Interest Due on Taxes
There is an exception to this disallowance provision for any tax paid, so that any controversy with a government tax agency over the amount of taxes due would allow a company to deduct the amount allocated to taxes. As under prior law, the amount allocated to penalties would not be deductible. However, the statute is silent as to whether interest paid by a corporation in a tax controversy with a state or local tax agency would be deductible. As the statute currently reads, interest in a state or local tax controversy would not be deductible. This issue will need further guidance, and possibly a legislative fix.
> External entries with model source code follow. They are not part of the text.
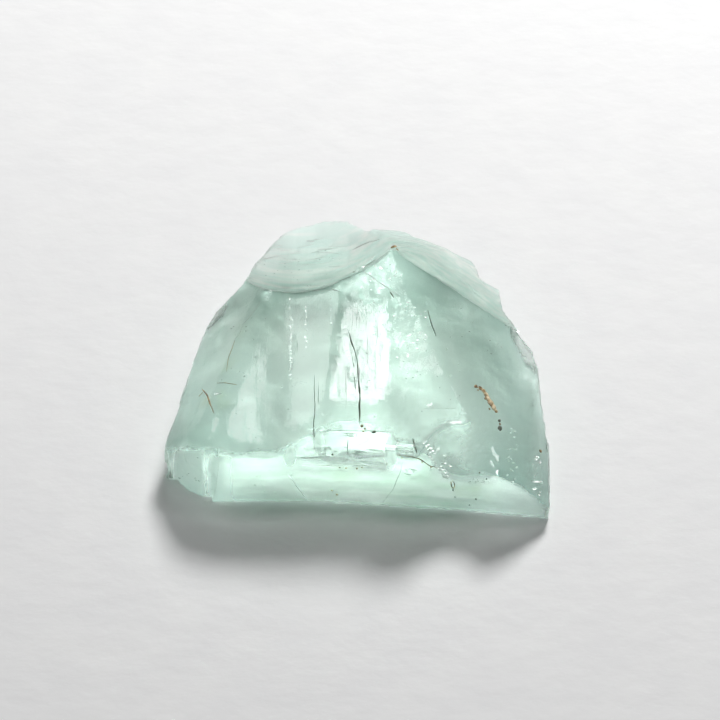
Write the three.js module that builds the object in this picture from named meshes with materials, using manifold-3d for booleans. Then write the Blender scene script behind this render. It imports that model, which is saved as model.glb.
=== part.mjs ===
// A loose phosphophyllite crystal tip, about 12 mm across, lying on the fracture it broke from its vein by.
//
// Millimetres, +Z up. X runs along the straight cleavage wall at the front and Y runs back from it. The
// origin is the centre of the base. The stone is one solid: a fractured blank, lofted from the plan
// outline, that the natural growth faces, the split ledges and the shell-shaped chips then cut.

import * as THREE from "three";
import { mergeVertices } from "three/addons/utils/BufferGeometryUtils.js";
import Module from "manifold-3d";

const wasm = await Module();
wasm.setup();

// Driving sizes. While the stone is being cut, y is measured from the middle of the cleavage wall.
const BELLY = 0.85; // height at which the broken sides stand out furthest
const BELLY_WANDER = 0.3; // how far that height wanders from point to point round the outline
const WANDER_STEP = 2.3; // radians that the wander turns by from one point to the next
const UNDERCUT = 0.3; // how far the base draws in under the broken sides
const SIDE_DRAFT = 0.35; // how far the sides draw in between the belly and the top of the blank
const BLANK_TOP = 7; // the uncut blank stands higher than the finished apex
const FRONT_ZONE = 1.3; // points nearer the wall than this stand upright, without undercut or draft
const CUTTER = 40; // side of a cutting block, larger than the stone
const SCOOP_SEGMENTS = 48;

// Natural faces over the top, as heights over the base: z = height + right * x + back * y.
const TOP_FACES = [
  { name: "middle face, left half", height: 2.735, right: 0, back: 0.25 },
  { name: "middle face, right half", height: 3.125, right: -0.25, back: 0.229 },
  { name: "right face", height: 4.1, right: -0.5, back: 0.126 },
  { name: "right end bevel", height: 7.077, right: -1.084, back: 0.18 },
  { name: "left bevel", height: 7.037, right: 0.911, back: -0.126 },
  { name: "back slope", height: 10.853, right: -0.3, back: -0.85 },
  { name: "back right slope", height: 8.863, right: -0.749, back: -0.5 },
];

// The left face lies a terrace lower than the middle faces, and a riser joins the two.
const LEFT_FACE = { height: 2.39, right: 0.04, back: 0.2 };
const RISER = { height: 3.218, right: 0.36, back: 0.199 };

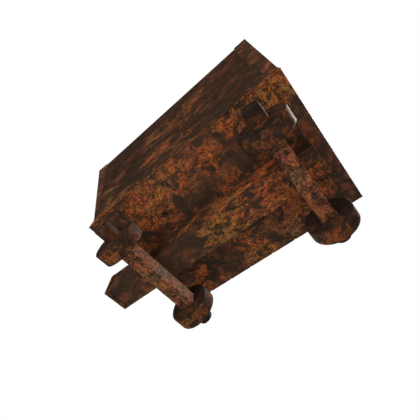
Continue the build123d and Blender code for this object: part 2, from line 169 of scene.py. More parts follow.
warm_white = (1.0, 0.985, 0.97)
seen = sky_part((1, 1, 1), 1.0)
felt = sky_part(warm_white, 0.80)
mirrored = sky_part(warm_white, 0.04)
sky_path = sky_tree.nodes.new("ShaderNodeLightPath")
dim_mix = sky_tree.nodes.new("ShaderNodeMixShader")
sky_tree.links.new(sky_path.outputs["Is Glossy Ray"], dim_mix.inputs[0])
sky_tree.links.new(felt.outputs[0], dim_mix.inputs[1])
sky_tree.links.new(mirrored.outputs[0], dim_mix.inputs[2])
sky_mix = sky_tree.nodes.new("ShaderNodeMixShader")
sky_tree.links.new(sky_path.outputs["Is Camera Ray"], sky_mix.inputs[0])
sky_tree.links.new(dim_mix.outputs[0], sky_mix.inputs[1])
sky_tree.links.new(seen.outputs[0], sky_mix.inputs[2])
sky_tree.links.new(sky_mix.outputs[0], sky_tree.nodes["World Output"].inputs["Surface"])
bpy.context.scene.view_settings.view_transform = "Standard"

# %% Soft lights
def soft_light(title, place, target, size, power, colour=(1, 1, 1)):
    """A square area light that faces a point."""
    lamp = bpy.data.lights.new(title, "AREA")
    lamp.size = size
    lamp.energy = power
    lamp.color = colour
    holder = bpy.data.objects.new(title, lamp)
    holder.location = place
    holder.rotation_euler = (Vector(target) - Vector(place)).to_track_quat("-Z", "Y").to_euler()
    bpy.context.scene.collection.objects.link(holder)
    return holder


middle = (low + high) / 2
high_place = middle + 5.0 * Vector((0.56, 0.35, 0.75))
soft_light("high_light", high_place, middle, size=1.5, power=260, colour=(1.0, 0.99, 0.98))
glint = soft_light("glint_light", high_place, middle, size=1.7, power=230, colour=(1.0, 0.94, 0.87))
glint.data.use_shadow = False
running_gear = bpy.data.collections.new("running_gear")
glint.light_linking.receiver_collection = running_gear
soft_light("back_light", (-3.2, 1.6, 3.0), middle, size=2.6, power=90)
soft_light("low_light", (-0.4, -3.6, -1.3), middle, size=2.6, power=80)

# %% [markdown]
# ## Rust that is shared
# Old rust is not one colour. Under it all is a smooth dark skin with a thin brown wash; thick rust has
# grown over that in zones, with orange crumbs, and here and there it has turned olive or brick red. A
# picture could be wrapped round the cart, but layers of noise in the cart's own coordinates fit any piece
# without seams. Each effect is a node group with named sockets, built once, and every material sets its
# own values.

# %% Small tools for building node groups
def new_group(title, inputs, outputs):
    """An empty shader node group with its sockets, its input node and its output node."""
    group = bpy.data.node_groups.new(title, "ShaderNodeTree")
    for name, kind, value in inputs:
        socket = group.interface.new_socket(name=name, in_out="INPUT", socket_type="NodeSocket" + kind)
        socket.default_value = value
    for name, kind in outputs:
        group.interface.new_socket(name=name, in_out="OUTPUT", socket_type="NodeSocket" + kind)
    return group, group.nodes.new("NodeGroupInput"), group.nodes.new("NodeGroupOutput")


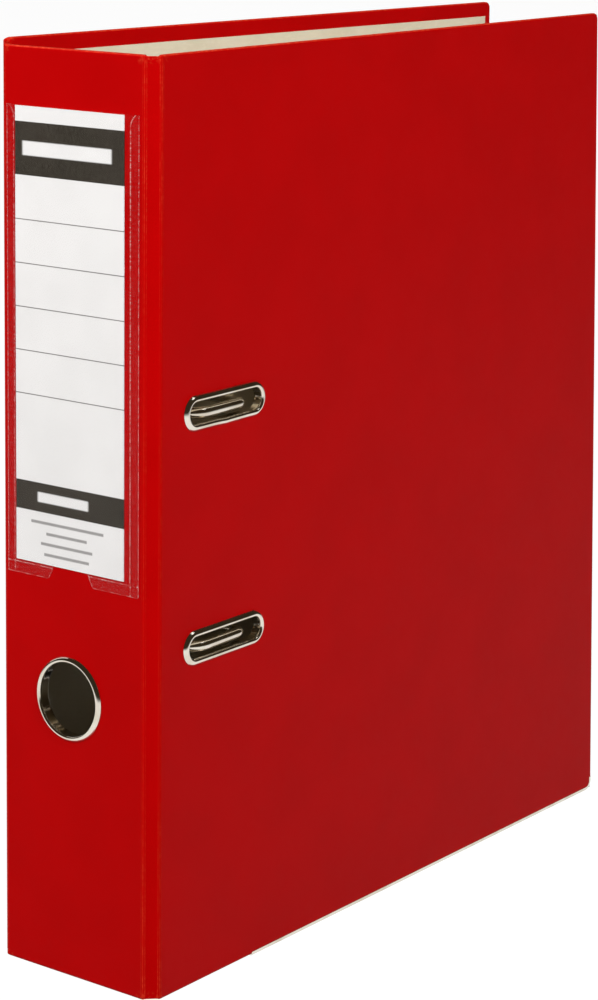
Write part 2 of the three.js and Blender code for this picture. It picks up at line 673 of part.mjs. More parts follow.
// Pressed bar that holds the sheets down, with a hole for each post and ears for the catch's pin.
function compressorBar() {
  const inset = (by) => roundedRectangle(
    BAR.x0 + by, -BAR.half + by, BAR.x1 - by, BAR.half - by, Array(4).fill(BAR.corner - by),
  );
  const postHole = (y) => extrude(disc(POST.x, y, BAR.postHole), 0, BAR.top + REACH, 10);
  const pressing = cut(
    extrude(inset(0), BAR.bottom, BAR.top, 8),
    extrude(inset(BAR.wall), BAR.bottom - REACH, BAR.top - BAR.sheet, 8),
    postHole(-WIRE.span),
    postHole(WIRE.span),
  );
  const earShape = () => lug(CATCH.pivotY, BAR.top - 0.5, CATCH.pivotZ, 1.6, CATCH.hole);
  const ear = (x) => acrossX(earShape(), x, x + BAR.ear);
  const edge = 0.2;
  return join(pressing, ear(BAR.x0 + edge), ear(BAR.x1 - edge - BAR.ear));
}

// Tilting plate that grips the lower post; its knuckle turns on the pin between the bar's ears.
function compressorCatch() {
  const side = new THREE.Shape();
  side.moveTo(CATCH.end, CATCH.bottom + 3.4);
  side.lineTo(CATCH.end + 0.6, CATCH.bottom + 1.4);
  side.lineTo(CATCH.end + 2.4, CATCH.bottom);
  side.lineTo(CATCH.pivotY + 0.5, CATCH.bottom);
  side.absarc(CATCH.pivotY, CATCH.pivotZ, CATCH.knuckle, -1.2, Math.PI / 2);
  side.lineTo(CATCH.pivotY - 2.4, CATCH.top);
  side.lineTo(CATCH.end + 2.8, CATCH.top);
  side.lineTo(CATCH.end + 1.6, CATCH.top + 0.8);
  side.lineTo(CATCH.end + 1, CATCH.bottom + 3.6);
  side.holes.push(disc(CATCH.pivotY, CATCH.pivotZ, CATCH.hole));
  return cut(
    acrossX(side, BAR.x0 + CATCH.side, BAR.x1 - CATCH.side),
    extrude(disc(POST.x, -WIRE.span, CATCH.postHole), 0, CATCH.top + CATCH.postHole, 10),
  );
}

function catchPin() {
  const end = (BAR.x1 - BAR.x0) / 2;
  return turnedAlongX([
    [0, -end - 0.5], [1.3, -end - 0.5], [1.3, -end + 0.1], [0.8, -end + 0.1], [0.8, end - 0.1],
    [1.3, end - 0.1], [1.3, end + 0.5], [0, end + 0.5],
  ], 16);
}

function buildMechanism(group) {
  addPiece(group, 'base_plate', 'steel', basePlate());
  addPiece(group, 'upper_post', 'nickel', post()).position.set(POST.x, WIRE.span, 0);
  addPiece(group, 'lower_post', 'nickel', post()).position.set(POST.x, -WIRE.span, 0);
  addPiece(group, 'arch_wire', 'nickel', archWire());
  addPiece(group, 'lever', 'nickel', lever());
  const leverPin = crossPin(LEVER.pin, LEVER.pinHead);
  addPiece(group, 'lever_pin', 'steel', leverPin).position.set(LEVER.x, LEVER.y, LEVER.z);
  const axleY = LEVER.y - ROLLER.offset;
  const axleZ = LEVER.z - ROLLER.offset;
  addPiece(group, 'roller', 'nylon', roller()).position.set(LEVER.x, axleY, axleZ);
  const rollerPin = crossPin(ROLLER.pin, ROLLER.pinHead);
  addPiece(group, 'roller_pin', 'steel', rollerPin).position.set(LEVER.x, axleY, axleZ);
  rivetCentres().forEach(([x, y], i) => {
    addPiece(group, `rivet_${i + 1}`, 'nickel', rivet()).position.set(x, y, 0);
  });
  addPiece(group, 'compressor_bar', 'nickel', compressorBar());
  addPiece(group, 'compressor_catch', 'steel', compressorCatch());
  const barMiddle = (BAR.x0 + BAR.x1) / 2;
  addPiece(group, 'catch_pin', 'steel', catchPin()).position.set(barMiddle, CATCH.pivotY, CATCH.pivotZ);
}

// ---- the file ----

const file = new THREE.Group();
const caseFrame = new THREE.Group();
caseFrame.position.copy(ORIGIN).negate();
file.add(caseFrame);

const FRONT_CREASE = CHAMFER + SPINE_WIDTH;
buildBackCover(caseFrame);
buildHingeStrip(caseFrame, 'back_hinge_strip', 0, CHAMFER, Math.SQRT1_2, -Math.SQRT1_2);
buildSpine(caseFrame);
buildHingeStrip(caseFrame, 'front_hinge_strip', FRONT_CREASE, 0, Math.SQRT1_2, Math.SQRT1_2);
buildFrontCover(caseFrame);

export default file;
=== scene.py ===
"""Looks of an A4 lever arch file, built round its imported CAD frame.

Shapes are made in panel coordinates, in millimetres: u runs along a panel from its crease, v is the
height, and depth is the distance below the panel's outer face. Panel.at() turns them into the row
frame, in metres.
"""

import math

import bmesh
import bpy
from mathutils import Matrix, Vector, noise


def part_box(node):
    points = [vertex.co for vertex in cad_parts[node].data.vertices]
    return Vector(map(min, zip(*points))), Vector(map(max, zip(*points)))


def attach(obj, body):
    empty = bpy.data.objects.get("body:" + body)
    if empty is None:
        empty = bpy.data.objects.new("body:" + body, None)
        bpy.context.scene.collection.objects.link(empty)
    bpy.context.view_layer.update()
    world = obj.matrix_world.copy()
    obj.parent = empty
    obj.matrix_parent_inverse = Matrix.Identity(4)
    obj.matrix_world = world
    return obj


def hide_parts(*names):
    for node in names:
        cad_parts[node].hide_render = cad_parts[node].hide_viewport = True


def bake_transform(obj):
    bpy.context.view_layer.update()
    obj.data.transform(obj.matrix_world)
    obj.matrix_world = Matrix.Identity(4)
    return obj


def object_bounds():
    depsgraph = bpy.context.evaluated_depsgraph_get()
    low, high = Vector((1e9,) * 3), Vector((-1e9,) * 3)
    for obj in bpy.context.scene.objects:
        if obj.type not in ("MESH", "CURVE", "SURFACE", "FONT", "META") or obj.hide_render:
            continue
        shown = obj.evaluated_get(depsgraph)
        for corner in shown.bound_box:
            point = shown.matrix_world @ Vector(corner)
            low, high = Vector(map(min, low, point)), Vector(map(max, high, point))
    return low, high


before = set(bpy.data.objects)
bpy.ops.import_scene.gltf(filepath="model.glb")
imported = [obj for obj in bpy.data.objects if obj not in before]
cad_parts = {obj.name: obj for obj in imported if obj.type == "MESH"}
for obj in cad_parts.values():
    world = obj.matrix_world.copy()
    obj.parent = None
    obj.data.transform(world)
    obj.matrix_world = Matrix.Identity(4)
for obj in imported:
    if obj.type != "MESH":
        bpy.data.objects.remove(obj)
cad_low, cad_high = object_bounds()

MM = 0.001

# ---- driving dimensions, as the CAD has them, in millimetres ----

HEIGHT = 318.0
BACK_RISE = 2.0  # the back cover stands this much higher than the spine
STRETCH_FROM, STRETCH_TO = 230.0, HEIGHT - 6  # the extra height is taken up between these heights
COVER = 280.9  # crease to fore-edge
SPINE = 63.0  # between the spine's two creases
CHAMFER = 4.1  # each hinge strip cuts the corner of the case by this much
LEAN = math.radians(2.8)  # the front cover leans towards the back cover
TWIST = 2.5  # the front cover's board is warped by this much at its fore-edge corners
PANEL = 2.45  # thickness of a finished panel
FILM = 0.25
TURN_IN = 4.2  # film folded over onto the inner face
LINING = 0.2
EDGE = 0.85  # rounding of the film round the board
FLOOR = 0.42  # lower edge of the film
SEAM = 2.0  # the hinge pieces start this far from each crease
STRIP = 0.5  # thickness of the hinge between the boards
RAIL_START, RAIL_LEG, RAIL_RISE, RAIL_RADIUS = 51.0, 1.3, 5.0, 4.0
TOP_RADIUS = 2.5
RING_U, RING_V = 29.6, 98.3
SLOT_U, SLOT_V, SLOT_SPACING, SLOT_CORE = 34.15, 158.1, 80.0, 16.15
CARD = (5.6, 54.5, 143.2, 298.1)  # u from, u to, v from, v to
SHAFT_U, SHAFT_V = 9.9, 157.2  # the arch shaft, on the back cover
ARCH_SPAN = 40.0
POST_U, POST_TOP, POST_RADIUS, POST_RIM = 37.8, 41.5, 2.6, 0.3
CONE_SLOPE = math.tan(math.radians(50))  # of an arch's tip and of the recess that it closes into
WIRE_RADIUS, SHAFT_RISE, TIP_RADIUS, TIP_GAP = 2.0, 3.7, 0.35, 0.45
ARCH_CORNERS = [(POST_U, 64.3, 5), (10.5, 66.3, 8), (3.0, 45, 25), (0, SHAFT_RISE, 5)]  # x, z, bend
CRANK_CORNERS = [(0, 15.6), (10, 15.6), (10, -4), (0, -4)]  # x, y
CRANK_BEND = 3.2

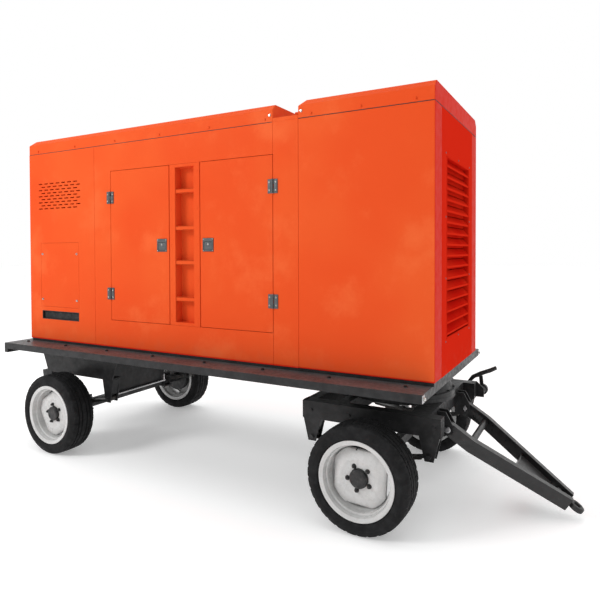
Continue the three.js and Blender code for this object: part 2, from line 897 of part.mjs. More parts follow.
function stepColumnGeometry(side) {
  const x0 = rearDoorFreeX + shutGap;
  const x1 = frontDoorFreeX - shutGap;
  const middle = (x0 + x1) / 2;
  const z0 = doorBottom + fit;
  const z1 = doorTop - fit;
  const back = stepPocketDepth + 5;
  const block = box(x0, x1, inward(side, 0), inward(side, back), z0, z1);
  const pocket = box(
    middle - stepPocketWidth / 2,
    middle + stepPocketWidth / 2,
    inward(side, -5),
    inward(side, stepPocketDepth),
    z0 + stepPocketMargin,
    z1 - stepPocketMargin,
  );
  const rungs = rungHeights.map((height) =>
    box(
      middle - stepPocketWidth / 2 - 5,
      middle + stepPocketWidth / 2 + 5,
      inward(side, 6),
      inward(side, 6 + rungSize),
      doorBottom + height - rungSize / 2,
      doorBottom + height + rungSize / 2,
    ),
  );
  return join(cut(block, pocket), ...rungs);
}

function frontSidePanelGeometry(side) {
  const outline = [
    [-frontPanelLength, inward(side, 0)],
    [0, inward(side, 0)],
    [0, inward(side, cornerReturn)],
    [-wall, inward(side, cornerReturn)],
    [-wall, inward(side, wall)],
    [-frontPanelLength, inward(side, wall)],
  ];
  const ordered = side === RIGHT ? outline : [...outline].reverse();
  return prismAlongZ(ordered, canopyBase, wallTop);
}

function frontPanelGeometry() {
  const half = halfWidth - cornerReturn - fit;
  const plate = box(-wall, 0, -half, half, canopyBase, wallTop);
  const opening = box(
    -wall - 5,
    5,
    -louvreWidth / 2,
    louvreWidth / 2,
    canopyBase + louvreBottom,
    canopyBase + louvreBottom + louvreHeight,
  );
  const pitch = louvreHeight / louvreCount;
  const sheet = 3;
  const blades = [];
  for (let i = 0; i < louvreCount; i++) {
    const low = canopyBase + louvreBottom + i * pitch;
    const blade = [
      [-wall + 2, low + pitch * 0.95],
      [-2, low + pitch * 0.35],
      [-2, low + pitch * 0.35 - sheet],
      [-wall + 2, low + pitch * 0.95 - sheet],
    ];
    blades.push(prismAlongY(blade, -louvreWidth / 2 - 2, louvreWidth / 2 + 2));
  }
  return join(cut(plate, opening), ...blades);
}

// ---- Rear end with the control panel behind a small door ----
const controlDoor = { half: 250, z0: wallTop - 706, z1: wallTop - 206 };
const stopButton = { y: -controlDoor.half - 130, z: wallTop - 456, radius: 20, travel: 6 };

function rearPanelGeometry() {
  const half = halfWidth - wall - fit;
  const plate = box(rearFaceX, rearFaceX + wall, -half, half, canopyBase, wallTop);
  return cut(
    plate,
    box(
      rearFaceX - 5,
      rearFaceX + wall + 5,
      -controlDoor.half,
      controlDoor.half,
      controlDoor.z0,
      controlDoor.z1,
    ),
    rodAlongX(
      stopButton.y,
      stopButton.z,
      stopButton.radius * 0.6 + fit,
      rearFaceX - 5,
      rearFaceX + wall + 5,
    ),
  );
}

function controlDoorGeometry() {
  const g = shutGap;
  const thickness = 25;
  const slab = box(
    rearFaceX,
    rearFaceX + thickness,
    -controlDoor.half + g,
    controlDoor.half - g,
    controlDoor.z0 + g,
    controlDoor.z1 - g,
  );
  const windowMargin = 90;
  const recess = box(
    rearFaceX - 5,
    rearFaceX + 8,
    -controlDoor.half + windowMargin,
    controlDoor.half - windowMargin,
    controlDoor.z0 + windowMargin,
    controlDoor.z1 - windowMargin,
  );
  return cut(slab, recess);
}

function stopButtonGeometry() {
  const head = 14;
  return join(
    rodAlongX(
      stopButton.y,
      stopButton.z,
      stopButton.radius,
      rearFaceX - stopButton.travel - 1 - head,
      rearFaceX - stopButton.travel - 1,
      16,
    ),
    rodAlongX(
      stopButton.y,
      stopButton.z,
      stopButton.radius * 0.6,
      rearFaceX - stopButton.travel - 3,
      rearFaceX + wall,
    ),
  );
}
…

In the interim, when settling a state or local tax controversy, it might be better to agree to pay a greater amount of tax in exchange for a waiver of interest, assuming the tax agency has the authority to compromise interest.
This issue does not appear to be a problem with federal tax controversies, because the restitution provision expressly says that any payments of federal tax imposed under title 26 (the Internal Revenue Code) that would otherwise be deductible would continue to be deductible, apparently maintaining the deductibility of interest paid by a corporation to the IRS. Unfortunately, this treatment is not extended to state or local tax payments.
Tax Information Reporting Obligations
In addition to this disallowance provision, the new law places an information reporting requirement for governmental agencies to report payments required under the order or agreement, by creating new § 6050X to the tax code. The agency must report to the IRS the amount that is not deductible by the company, and the amount allocated to restitution. Consequently, it is critical that any settlement agreement or order clearly state the amount allocated to restitution, so that there will be no mistake how much the government agency will report as deductible on the information return.
This new provision applies to any payments made or incurred on or after Dec. 22, 2017, unless an enforceable settlement agreement was executed prior to that date. However, if the agreement requires the approval by a court order, the agreement will not be treated as being enforceable until such order is entered by the court. Consequently, even if a settlement agreement was executed prior to the Dec. 27, 2017 effective date of the TCJA, this new deduction disallowance would be applicable if a required court order was entered on or after the effective date the provisions of the new law will be applicable.
This new law will likely make it more expensive to settle conflicts with governmental agencies. It will be important to consult with counsel and review any proposed settlement agreement or order in order to best posture a company settling a conflict.